A tabebuia tree is a showy, deciduous flowering tree known for its colorful seasonal blooms. Native to Central and South America and well-suited to Central Florida’s climate, tabebuias (pronounced: tab-a-boo-ya) are most recognizable in late winter and early spring, when they drop most of their leaves and erupt in clusters of trumpet-shaped flowers. The blooms range in color from bright yellow to soft pink, lavender, and white, often covering the entire canopy and carpeting the ground below in fallen petals. Very dramatic.
Madow shared his project on Reddit earlier this week, telling users he had begun spotting blooms, especially pink trees, and wanted to share a crowd-sourced tracker to help find the best locations.

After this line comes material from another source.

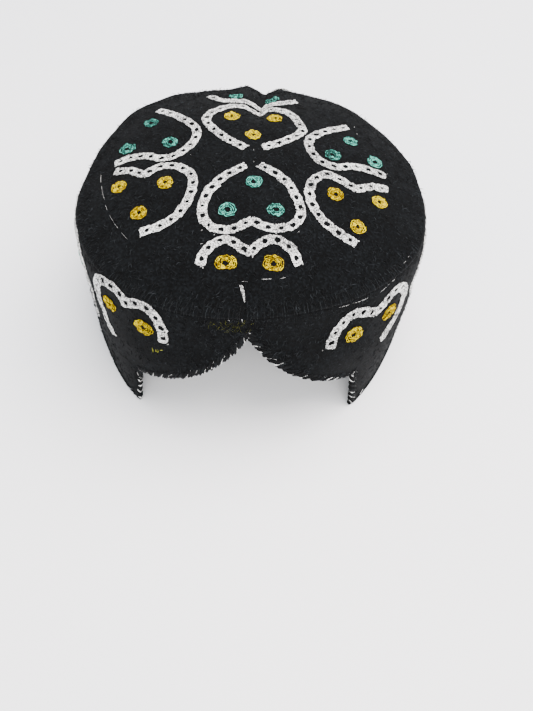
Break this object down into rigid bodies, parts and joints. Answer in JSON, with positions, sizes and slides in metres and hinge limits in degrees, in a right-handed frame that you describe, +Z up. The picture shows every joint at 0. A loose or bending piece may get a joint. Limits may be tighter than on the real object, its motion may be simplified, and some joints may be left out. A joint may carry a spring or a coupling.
{
  "type": "sindhi cap",
  "caption": "Round felt cap with a domed crown disc, a high side band whose front edge has two scallops under a peak, and an overcast edge.",
  "frame": {"origin": "centre of the cap's bounding box, on the surface that its lower edge rests on", "axes": "+Z up out of the crown, -Y towards the front cut-out, +X towards the wearer's left"},
  "size_m": [0.1738, 0.1711, 0.0988],
  "materials": {
    "black_felt": "matt napped felt, stitched all over in black thread",
    "black_thread": "overcast black and white cotton thread",
    "white_thread": "looped white embroidery thread",
    "yellow_thread": "looped yellow embroidery thread",
    "teal_thread": "looped teal embroidery thread"
  },
  "bodies": {
    "root": {"crown": "black_felt", "side_band": "black_felt", "rim_overcast": "black_thread"}
  },
  "joints": []
}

In a phone interview, Madow said he used the AI tool Claude to help build the site in roughly two days, leaning on basic coding knowledge from his day job in product management. The goal is simple: people who see a tabebuia in bloom can open the site, submit a photo, and drop a pin on the map where the tree is located. Madow recommends doing it on a phone while standing near the tree so the location is more accurate.

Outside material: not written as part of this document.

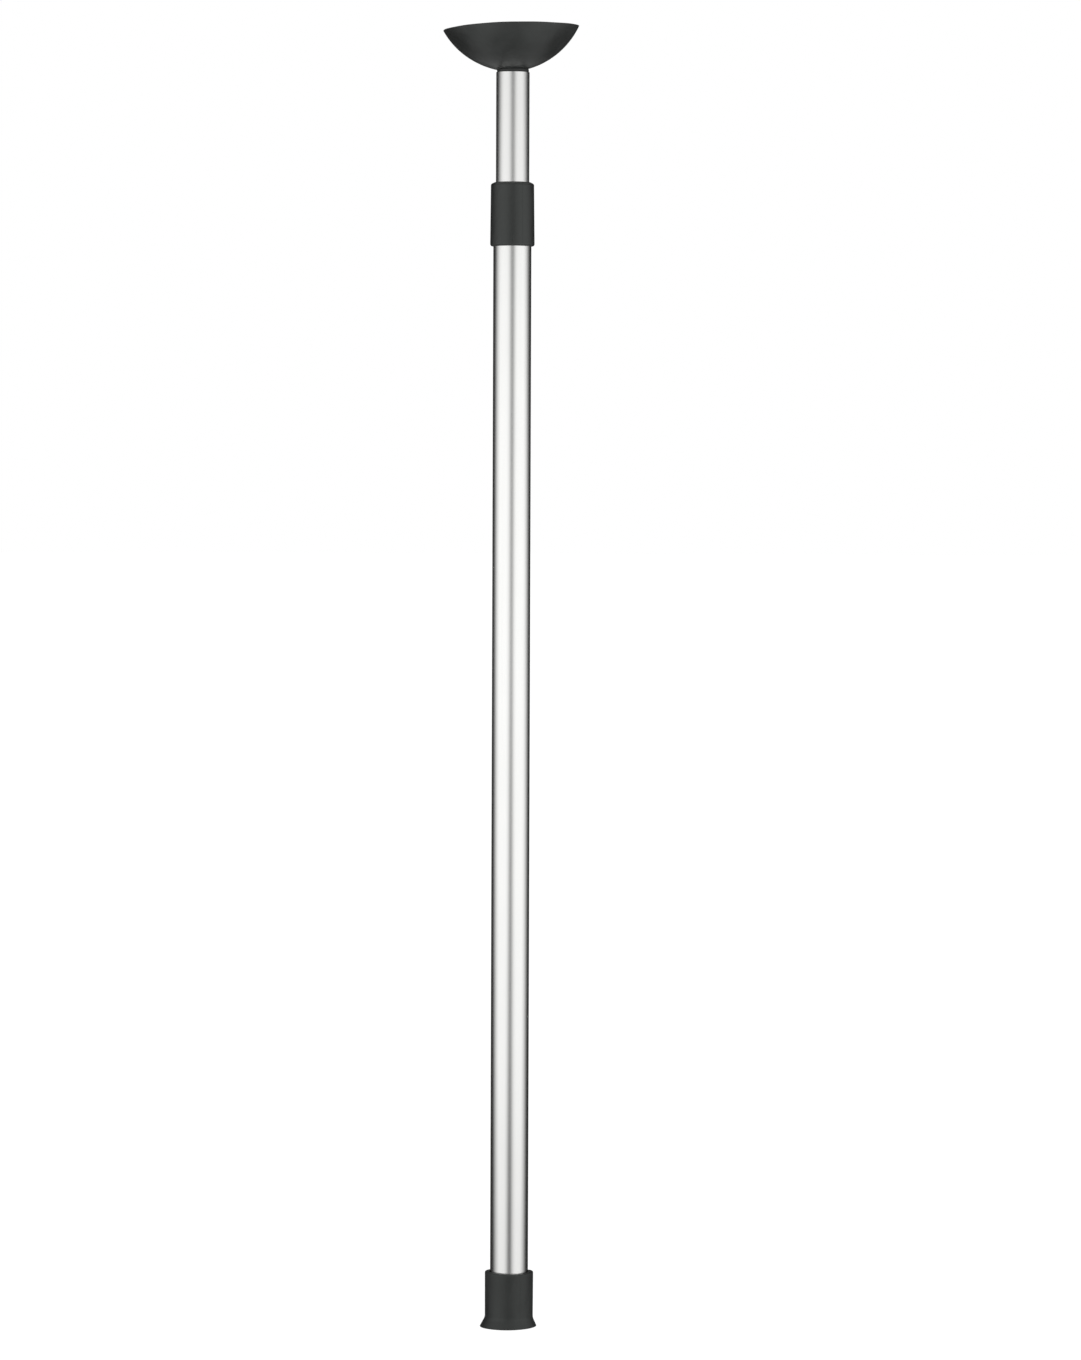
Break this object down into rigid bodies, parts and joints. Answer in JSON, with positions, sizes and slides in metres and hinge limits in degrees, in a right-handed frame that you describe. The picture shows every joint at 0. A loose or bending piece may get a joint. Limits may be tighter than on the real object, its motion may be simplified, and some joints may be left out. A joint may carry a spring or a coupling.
{
  "type": "cargo bar",
  "caption": "Telescoping aluminium cargo bar: a twist-to-tighten inner tube with a swivelling rubber cup at one end and a flared rubber foot at the other.",
  "frame": {"origin": "centre of the rubber foot's underside, on the tubes' axis", "axes": "+Z along the bar from the foot to the cup, +X to the right as the cup leans left, +Y away from the viewer"},
  "size_m": [0.114, 0.114, 1.0962],
  "materials": {
    "satin_aluminium": "satin anodised, with faint lines along the tube",
    "black_rubber": "matte moulded rubber with a fine grain",
    "natural_nylon": "unpainted moulded nylon",
    "black_nylon": "black moulded nylon",
    "zinc_plated_steel": "bright zinc plating",
    "cast_zinc": "die-cast zinc, grey and slightly rough"
  },
  "bodies": {
    "outer": {"outer_tube": "satin_aluminium", "guide_liner": "natural_nylon", "guide_ring": "natural_nylon", "collar_sleeve": "black_rubber", "foot_boot": "black_rubber", "foot_washer": "zinc_plated_steel", "tube_end_plug": "black_nylon"},
    "brake": {"brake_cone": "cast_zinc", "brake_bush": "natural_nylon", "brake_washer": "zinc_plated_steel", "brake_nut": "zinc_plated_steel", "brake_spring": "zinc_plated_steel", "tension_screw": "zinc_plated_steel", "stop_nut": "zinc_plated_steel"},
    "slip": {"slip_washer": "natural_nylon"},
    "inner": {"inner_tube": "satin_aluminium", "drive_plug": "natural_nylon", "drive_nut": "zinc_plated_steel", "plug_rivet_left": "zinc_plated_steel", "plug_rivet_right": "zinc_plated_steel", "neck_plug": "black_nylon"},
    "swivel": {"dome_washer": "zinc_plated_steel", "spring_washer": "zinc_plated_steel", "swivel_bolt": "zinc_plated_steel", "bolt_washer": "zinc_plated_steel", "lock_nut": "zinc_plated_steel"},
    "pad": {"pad_seat": "natural_nylon", "pad_cup": "black_rubber"}
  },
  "joints": [
    {"name": "length_slide", "type": "slide", "parent": "outer", "child": "brake", "axis": [0, 0, 1], "range_m": [-0.09, 0.664]},
    {"name": "jack_lift", "type": "slide", "parent": "brake", "child": "slip", "axis": [0, 0, 1], "range_m": [0, 0.024], "deforming": ["brake_spring"]},
    {"name": "tube_twist", "type": "hinge", "parent": "slip", "child": "inner", "pos_m": [0, 0, 0.16], "axis": [0, 0, 1], "range_deg": [0, 2160]},
    {"name": "pad_spin", "type": "hinge", "parent": "inner", "child": "swivel", "pos_m": [0, 0, 1.0545], "axis": [0, 0, 1], "continuous": true},
    {"name": "pad_tilt", "type": "hinge", "parent": "swivel", "child": "pad", "pos_m": [0, 0, 1.0545], "axis": [0, 1, 0], "range_deg": [-3.85, 8.15]}
  ],
  "couplings": [
    {"joint": "jack_lift", "follows": "tube_twist", "m_per_rad": 0.00063662}
  ]
}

Madow said he started photographing tabebuias about 10 years ago after coming across a yellow tabebuia in bloom on a drive back to College Park from a sunrise photo session in downtown Orlando (check out the first photo below to see it for yourself). He pulled over and photographed the scene for about 30 minutes, and the trees became a seasonal obsession. He has also photographed cherry blossoms in Baltimore, where he’s from, and Washington, D.C., and said he understands the tourism potential of showy seasonal blooms when people know where to find them.
Asked about favorites, Madow pointed to a pink-and-yellow hybrid tabebuia at Harry P. Leu Gardens as a standout, and also mentioned a large pink tabebuia in Baldwin Park near the neighborhood entrance from Semoran Boulevard that many residents recognize as an early bloomer.
When asked if there was anything he wanted people to know about the project, Madow exclaimed, “Submit some trees so we can all enjoy them together. We could all enjoy some positive news.”